While most magazines suggest reading their back issues to get a sense of what they like to publish, we’d suggest reading to get a sense of what we’re    having trouble finding—if you notice a style or subject matter that we don’t seem to be publishing, send us that!

-submission guidelines for Rattle

Sometimes when I’m doing my due diligence by reading journals in preparation for sending out my writing, hoping to avoid another rejection slip saying that my work is “not for us” or “not a good fit,” I fantasize about John Berryman preparing to submit a batch of his Dream Songs and bypassing Journal X because the poems in its summer issue don’t resemble his. If Berryman did go ahead and submit, I wonder if Journal X’s editor would find quality in his poems’ differentness or balk at publishing them because they sound unlike what has appeared in those pages previously, or violate the magazine’s stated distaste for persona poems, or elegies, or slang.

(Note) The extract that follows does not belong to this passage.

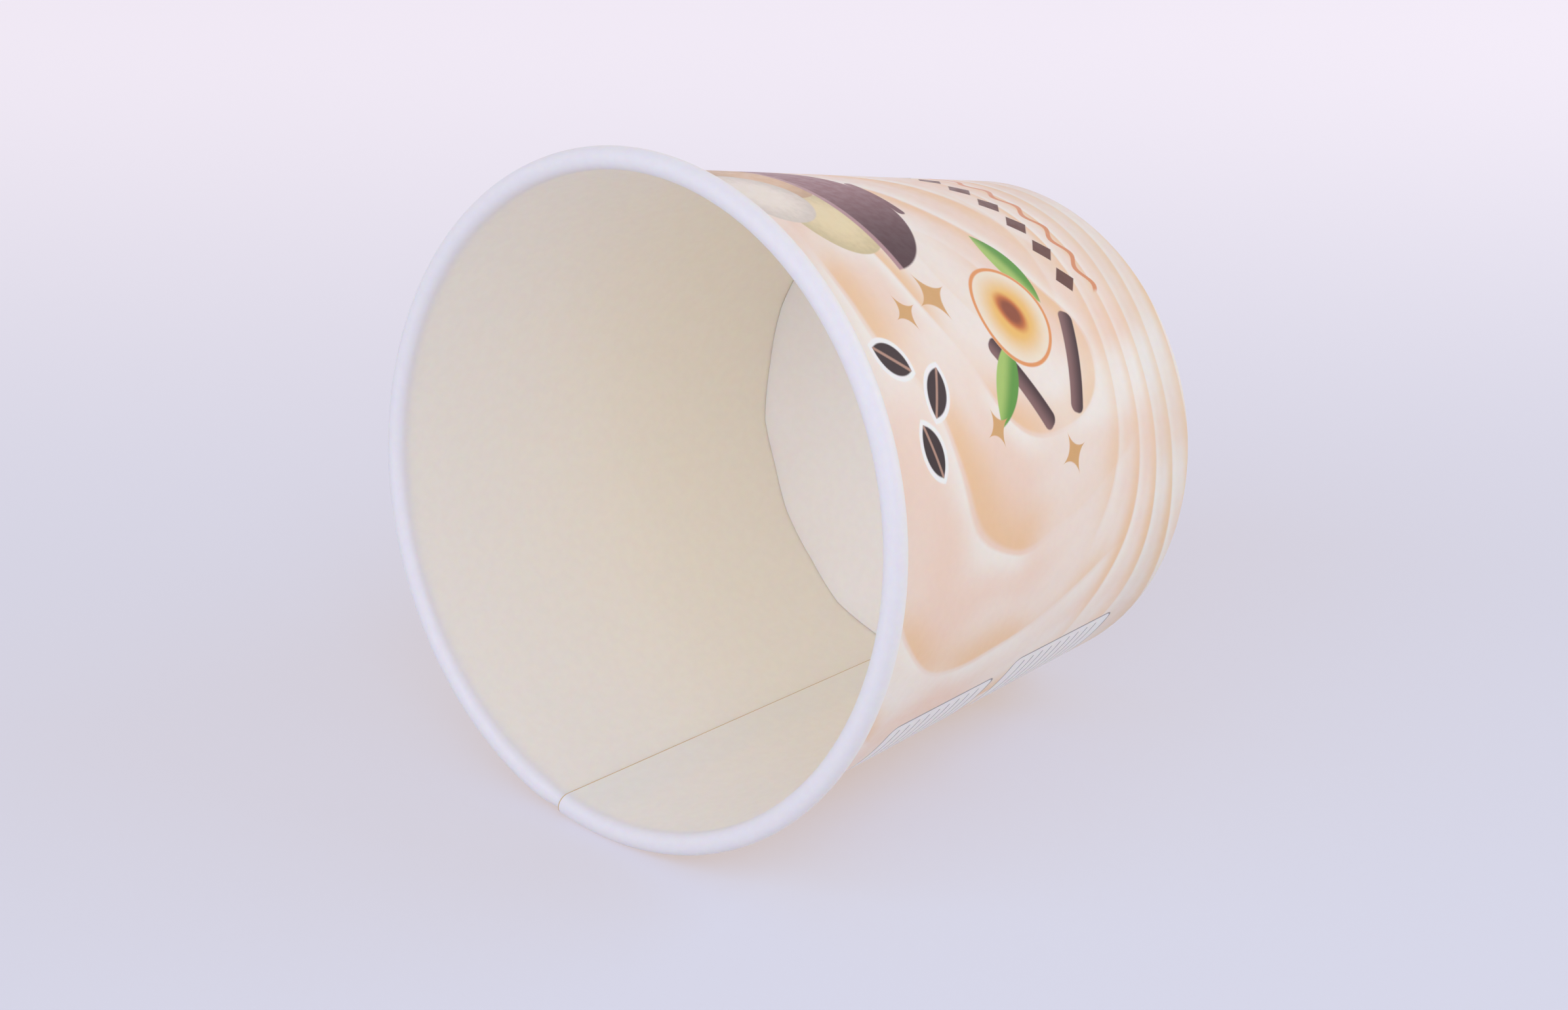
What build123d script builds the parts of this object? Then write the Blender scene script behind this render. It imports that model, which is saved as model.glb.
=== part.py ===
"""Paper ice cream cup: a printed board wall, wrapped into a cone with a glued side
lap, rolled outwards at the rim and folded in at the foot round the skirt of a
separate bottom disc. Millimetres, +Z up the cup's axis, the cup standing at Z = 0.
"""
import os
from math import acos, asin, atan2, cos, degrees, hypot, radians, sin, tan

from build123d import *

# Overall sizes
rim_diameter = 97.5
cup_height = 80.0
base_diameter = 73.4

# One ply of coated board, and what its seal adds between two plies
board = 0.4
glue_line = 0.02

# Rolled rim: its outer diameter, and the room its raw edge leaves beside the wall
roll_diameter = 3.2
roll_end_room = 0.1
roll_flat_turn = 22.5
roll_inner_flat_turn = 45

# Bottom joint: heights above the table, and the bend over the disc's edge
disc_height = 9.7
hem_height = 8.0
skirt_end_room = 0.25
disc_bend = 0.6
fold_chamfer = 0.25

# Side lap: the raw edge inside the cup stands at this angle from +X, seen from above
lap_angle = 127.8
lap_width = 8.0
ramp_width = 5.0
ramp_steps = 5

# Worked out from the sizes above
rim_radius = rim_diameter / 2
base_radius = base_diameter / 2
roll_radius = roll_diameter / 2
roll_centre_r = rim_radius - roll_radius
roll_centre_z = cup_height - roll_radius
rise_r = roll_centre_r - base_radius
wall_taper = atan2(rise_r, roll_centre_z) - asin(
    (roll_radius - board) / hypot(rise_r, roll_centre_z)
)
roll_turn = 360 - degrees(acos((roll_radius - 2 * board - roll_end_room) / roll_radius))
skirt_depth = board + glue_line
hem_depth = skirt_depth + board + glue_line
lap_turn = degrees(lap_width / rim_radius)
ramp_turn = degrees(ramp_width / rim_radius)


def wall_radius(height, depth):
    """Radius at a height, this deep under the wall's printed face."""
    return base_radius + height * tan(wall_taper) - depth / cos(wall_taper)


def plane_at(angle):
    """Upright half-plane through the axis: local X runs outwards, local Y up."""
    turn = radians(angle)
    return Plane(origin=(0, 0, 0), x_dir=(cos(turn), sin(turn), 0), z_dir=(sin(turn), -cos(turn), 0))


def roll_points(radius, flat_turn):
    """The roll's round section, from the wall over the top to its tucked raw edge.

    It is drawn as short flats of about the turn given, between points on a circle,
    with a point at the very top and one at the widest place.
    """
    start = 180 - degrees(wall_taper)
    points = []
    for begin, end in ((start, 90), (90, 0), (0, start - roll_turn)):
        flats = max(1, round((begin - end) / flat_turn))
        for flat in range(1, flats + 1):
            angle = radians(begin + (end - begin) * flat / flats)
            points.append((roll_centre_r + radius * cos(angle), roll_centre_z + radius * sin(angle)))
    return points


def board_face(shift, fold_z, flat_turn):
    """One face of the wall's board: down the hem, across the fold, up the wall and
    round the rim.

    shift is how far the face lies towards the printed side, starting from the face
    that the ice cream touches, and fold_z is its height under the bottom disc's skirt.
    """
    radius = roll_radius - shift
    return Polyline(
        (wall_radius(hem_height, hem_depth + shift), hem_height),
        (wall_radius(fold_z, hem_depth + shift), fold_z),
        (wall_radius(fold_z, board - shift), fold_z),
        (roll_centre_r - radius * cos(wall_taper), roll_centre_z + radius * sin(wall_taper)),
        *roll_points(radius, flat_turn),
    )


def wall_section(angle, shift=0.0, plies=1):
    """The wall's board cut at an angle: hem, foot fold, wall and rolled rim.

    shift moves it towards its printed side, in plies, to pass outside another ply.
    Whatever the plies, the fold's underside stays on the table.
    """
    thickness = plies * board
    with BuildSketch(plane_at(angle)) as section:
        with BuildLine():
            inner = board_face(shift * board, thickness, roll_flat_turn)
            outer = board_face(shift * board + thickness, 0, roll_inner_flat_turn)
            Line(inner @ 0, outer @ 0)
            Line(inner @ 1, outer @ 1)
        make_face()
        chamfer(section.vertices().group_by(Axis.Y)[0], length=fold_chamfer)
    return section.sketch


with BuildPart() as side_wall:
    # Lap: two plies sealed together
    double = wall_section(lap_angle, plies=2)
    revolve(double, axis=Axis.Z, revolution_arc=lap_turn)
    # Ramp: the wall steps out to pass behind the inner ply's raw edge
    shares = [step / ramp_steps for step in range(ramp_steps + 1)]
    loft(
        [wall_section(lap_angle - (1 - share) * ramp_turn, shift=share) for share in shares],
        ruled=True,
    )
    # Single wall, from the lap's outer raw edge round to the start of the ramp
    single = wall_section(lap_angle + lap_turn)
    revolve(single, axis=Axis.Z, revolution_arc=360 - lap_turn - ramp_turn)
side_wall.part.label = "side_wall"

with BuildPart() as base_disc:
    disc_radius = wall_radius(disc_height - disc_bend, skirt_depth)
    skirt_end = 2 * board + skirt_end_room
    with BuildSketch(Plane.XZ):
        with BuildLine():
            Polyline(
                (0, disc_height),
                (disc_radius - disc_bend, disc_height),
                (disc_radius, disc_height - disc_bend),
                (wall_radius(skirt_end, skirt_depth), skirt_end),
            )
            offset(amount=board, side=Side.RIGHT, kind=Kind.INTERSECTION)
        make_face()
    revolve(axis=Axis.Z)
base_disc.part.label = "base_disc"

os.makedirs("parts", exist_ok=True)
export_step(side_wall.part, "parts/side_wall.step")
export_step(base_disc.part, "parts/base_disc.step")
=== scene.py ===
"""Looks of the paper ice cream cup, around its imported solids.

The cup stands upright in its own frame. The photograph shows it lying on its side, so
the table is a plane that touches the rim's roll and the foot, and the camera is rolled
until that table is level.
"""

from math import acos, asin, atan2, cos, degrees, hypot, pi, radians, sin, tan

import bmesh
import bpy
from mathutils import Matrix, Vector


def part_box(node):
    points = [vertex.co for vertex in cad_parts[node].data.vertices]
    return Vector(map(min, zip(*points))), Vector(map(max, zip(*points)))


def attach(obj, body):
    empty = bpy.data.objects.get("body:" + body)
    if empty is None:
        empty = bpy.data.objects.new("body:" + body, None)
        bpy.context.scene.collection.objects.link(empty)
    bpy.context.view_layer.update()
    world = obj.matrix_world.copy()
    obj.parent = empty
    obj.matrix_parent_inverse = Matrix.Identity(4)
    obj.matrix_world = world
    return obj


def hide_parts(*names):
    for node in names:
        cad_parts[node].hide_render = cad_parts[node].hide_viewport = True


MM = 0.001

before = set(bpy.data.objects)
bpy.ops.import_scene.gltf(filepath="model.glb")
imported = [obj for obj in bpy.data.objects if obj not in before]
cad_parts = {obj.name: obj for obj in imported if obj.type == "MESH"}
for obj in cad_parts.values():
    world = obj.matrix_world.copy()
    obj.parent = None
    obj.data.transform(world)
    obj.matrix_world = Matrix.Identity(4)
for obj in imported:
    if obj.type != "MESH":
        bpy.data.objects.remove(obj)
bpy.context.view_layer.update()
wall_low, wall_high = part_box("side_wall")


def colour(red, green, blue):
    """A linear colour from sRGB values of 0 to 255."""
    linear = []
    for value in (red, green, blue):
        value /= 255
        linear.append(value / 12.92 if value <= 0.04045 else ((value + 0.055) / 1.055) ** 2.4)
    return (*linear, 1.0)


# The wall's sizes, as in the solids
rim_radius = min(wall_high.x, wall_high.y, -wall_low.x, -wall_low.y)
cup_height = wall_high.z
base_radius = 36.7 * MM
board = 0.4 * MM
glue_line = 0.02 * MM
roll_radius = 1.6 * MM
roll_end_room = 0.1 * MM
disc_height = 9.7 * MM
hem_height = 8.0 * MM
lap_angle = 127.8
lap_width = 8.0 * MM
ramp_width = 5.0 * MM

# Worked out from the sizes above
roll_centre_r = rim_radius - roll_radius
roll_centre_z = cup_height - roll_radius
rise_r = roll_centre_r - base_radius
wall_taper = atan2(rise_r, roll_centre_z) - asin(
    (roll_radius - board) / hypot(rise_r, roll_centre_z)
)
roll_turn = 360 - degrees(acos((roll_radius - 2 * board - roll_end_room) / roll_radius))
skirt_depth = board + glue_line
hem_depth = skirt_depth + board + glue_line
lap_turn = degrees(lap_width / rim_radius)
ramp_turn = degrees(ramp_width / rim_radius)

# The photograph's view of the cup, in degrees and metres
view_target = Vector((-3.4, 5.8, 44.3)) * MM
view_azimuth = -17.04
view_elevation = 46.37
view_roll = -103.7
view_distance = 481.5 * MM
view_lens = 76.67
view_nearest = 10 * MM

# The table: where the lying cup touches it, in degrees from +X, and the gap left there,
# its radius, how much of that fades out, and between which distances past its middle its
# colours go from near to far
contact_angle = 136.5
contact_room = 0.02 * MM
table_radius = 500 * MM
table_segments = 96
table_fade = 45 * MM
table_ramp = 30 * MM, 400 * MM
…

When the novels by Roth, Pym and Williams returned to favor after decades of neglect, they hadn’t improved, so their new status must have had to do with perception. Readers either hadn’t discerned their merit or needed to have it validated by writers they respected. But not even a voice as authoritative as Irving Howe’s or Philip Larkin’s or John McGahern’s can confer quality upon a piece of writing, no matter how much time has passed. That power lies with the writer alone, a fact that puts in perspective the pronouncements of reviewers, blurbers, and “best of” list compilers. Given the subjectivity of these arbiters, our near unanimous regard for certain works may be our best measure of what is good, and, for writers, worth aspiring to. Yeats had no guarantee of a Yeats effect, but I bet he thought about it, and that thought fueled his ambition.